The interest you receive along the way is a more significant component of the total value of the bond. The par value will still fluctuate a lot with interest rate changes. However, the interest received over time makes it so the total sum that makes up the price of the bond today isn’t as affected.
This is why a lower coupon bond’s duration is higher than that of a higher coupon bond.
Another way to think about this:
Bonds with a higher coupon payment allow investors to recoup their initial investment costs sooner, reducing their exposure to interest rate risk.
The Bottom Line (FAQs)
Are lower coupon bonds more risky?
Yes and no. The companies or governments that issue them usually have lower default risk, so they offer lower returns as well. However, they’re more volatile. Meaning their price fluctuates more in percentage. This happens because the single most significant component of a low-coupon bond’s price is the final principal payment. Since it’s further in the future, interest rate changes have a bigger impact when you discount it to the present. With a high-coupon bond, the interest payments mitigate this volatility because they play a more significant role in the value of the bond, and are not as impacted when discounted to the present.
Why are zero coupon bonds the most volatile?
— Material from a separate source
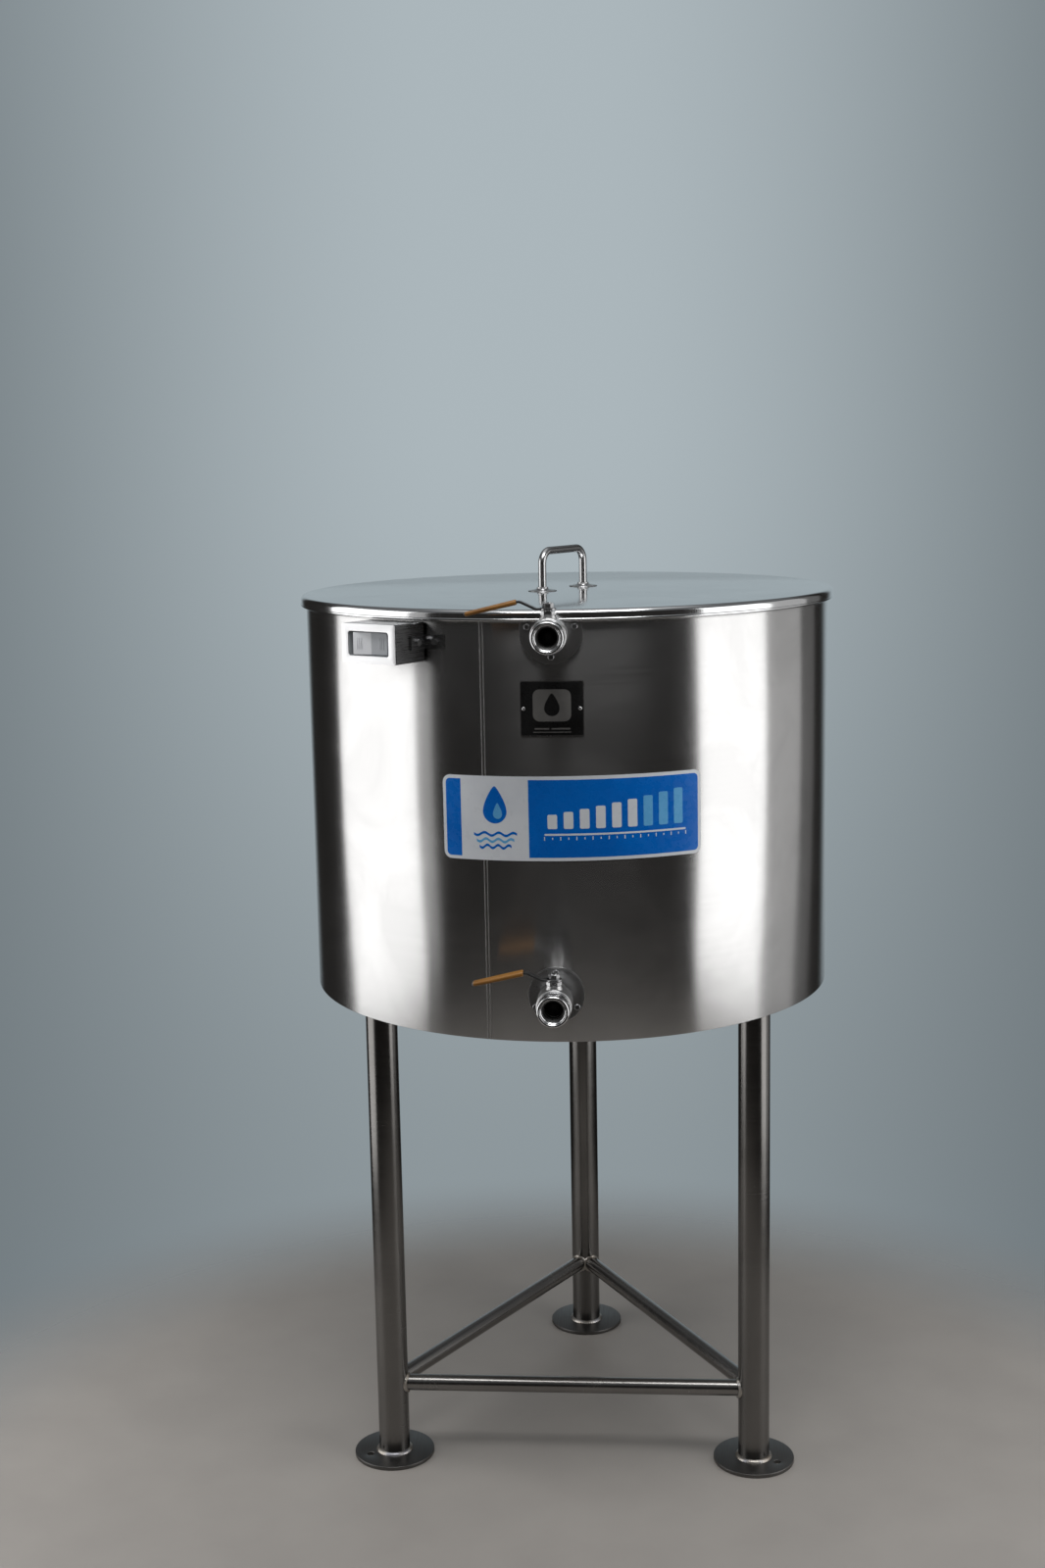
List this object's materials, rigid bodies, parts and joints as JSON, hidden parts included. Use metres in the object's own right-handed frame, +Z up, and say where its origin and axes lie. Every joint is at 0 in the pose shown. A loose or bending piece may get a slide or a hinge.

Because you will only receive the full amount of your investment in a single lump sum cash flow when the bond matures. Thus, it is subject to interest rate fluctuations that affect its present value. There are no interest payments along the way to reduce the average time it takes you to recover the present value of the investment. This is why a zero-coupon bond trades at a deep discount and its duration is equal to its maturity.
Why do low coupon bonds have higher duration?
All else equal bond price volatility is greater for bonds with longer maturities and lower coupons. Bonds with higher coupon rates—because they pay higher cash flows upfront—are less sensitive to interest rate changes than otherwise identical bonds with lower coupon rates—because most of the capital received is the lump sum at the end, which is more impacted when discounting back to the present.